[DATA LINES]

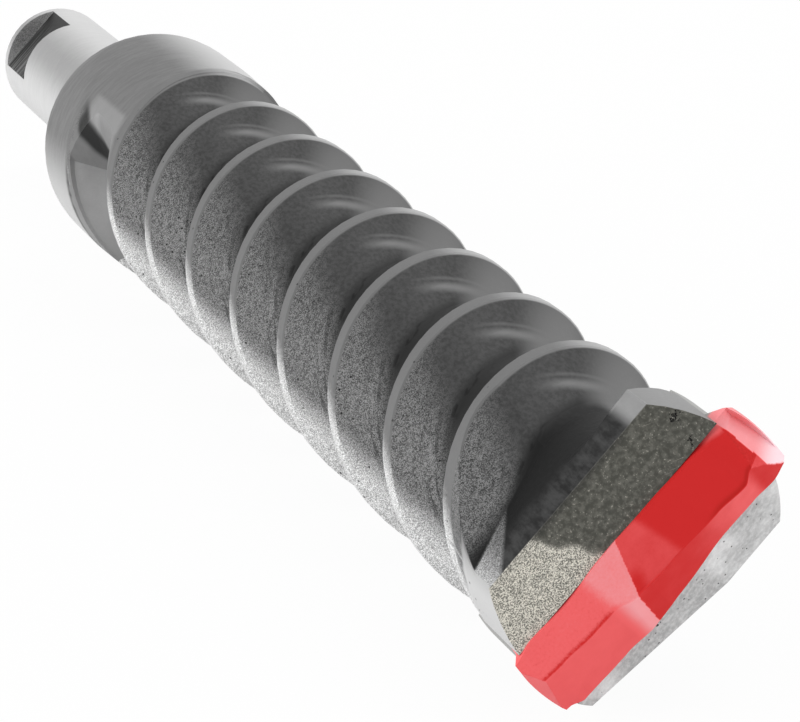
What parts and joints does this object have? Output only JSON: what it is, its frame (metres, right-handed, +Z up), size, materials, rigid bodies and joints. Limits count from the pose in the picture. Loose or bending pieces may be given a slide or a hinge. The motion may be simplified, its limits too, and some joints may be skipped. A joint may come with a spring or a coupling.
{
  "type": "masonry drill bit",
  "caption": "Steel twin-helix masonry drill bit with a round notched shank and a red hard metal plate brazed across the tip, lying on its side.",
  "frame": {"origin": "middle of the underside of the bit's box, as it lies on its side", "axes": "+X along the bit, from the shank to the tip; +Z up"},
  "size_m": [0.1484, 0.019, 0.019],
  "materials": {
    "steel": "shot-blasted, bare",
    "carbide": "red coat over ground hard metal"
  },
  "bodies": {
    "root": {"drill_body": "steel", "carbide_plate": "carbide"}
  },
  "joints": []
}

[WHAT IS NEEDED]
Write out the data again, exactly and in full.

[COMPLETED EXERCISE]
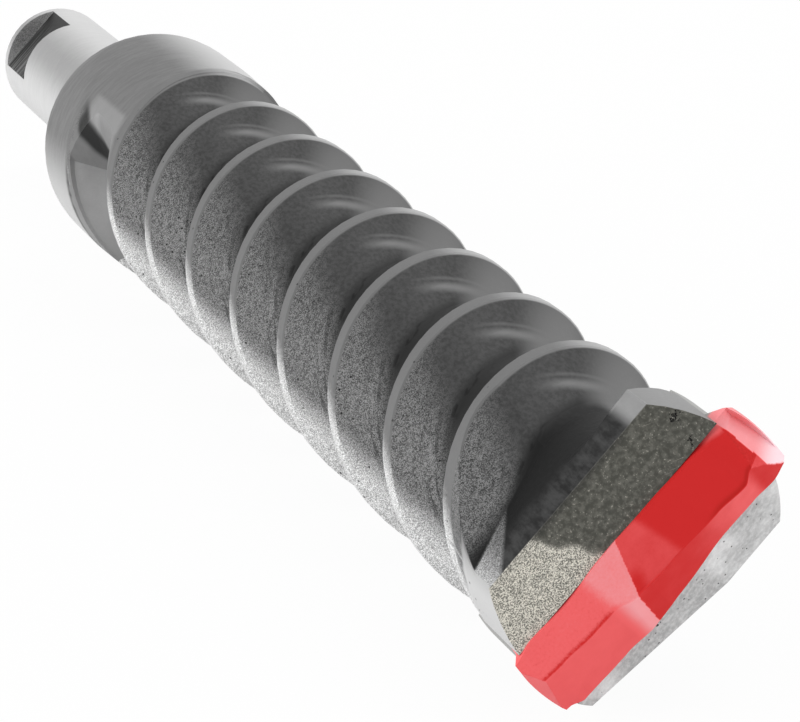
What parts and joints does this object have? Output only JSON: what it is, its frame (metres, right-handed, +Z up), size, materials, rigid bodies and joints. Limits count from the pose in the picture. Loose or bending pieces may be given a slide or a hinge. The motion may be simplified, its limits too, and some joints may be skipped. A joint may come with a spring or a coupling.
{
  "type": "masonry drill bit",
  "caption": "Steel twin-helix masonry drill bit with a round notched shank and a red hard metal plate brazed across the tip, lying on its side.",
  "frame": {"origin": "middle of the underside of the bit's box, as it lies on its side", "axes": "+X along the bit, from the shank to the tip; +Z up"},
  "size_m": [0.1484, 0.019, 0.019],
  "materials": {
    "steel": "shot-blasted, bare",
    "carbide": "red coat over ground hard metal"
  },
  "bodies": {
    "root": {"drill_body": "steel", "carbide_plate": "carbide"}
  },
  "joints": []
}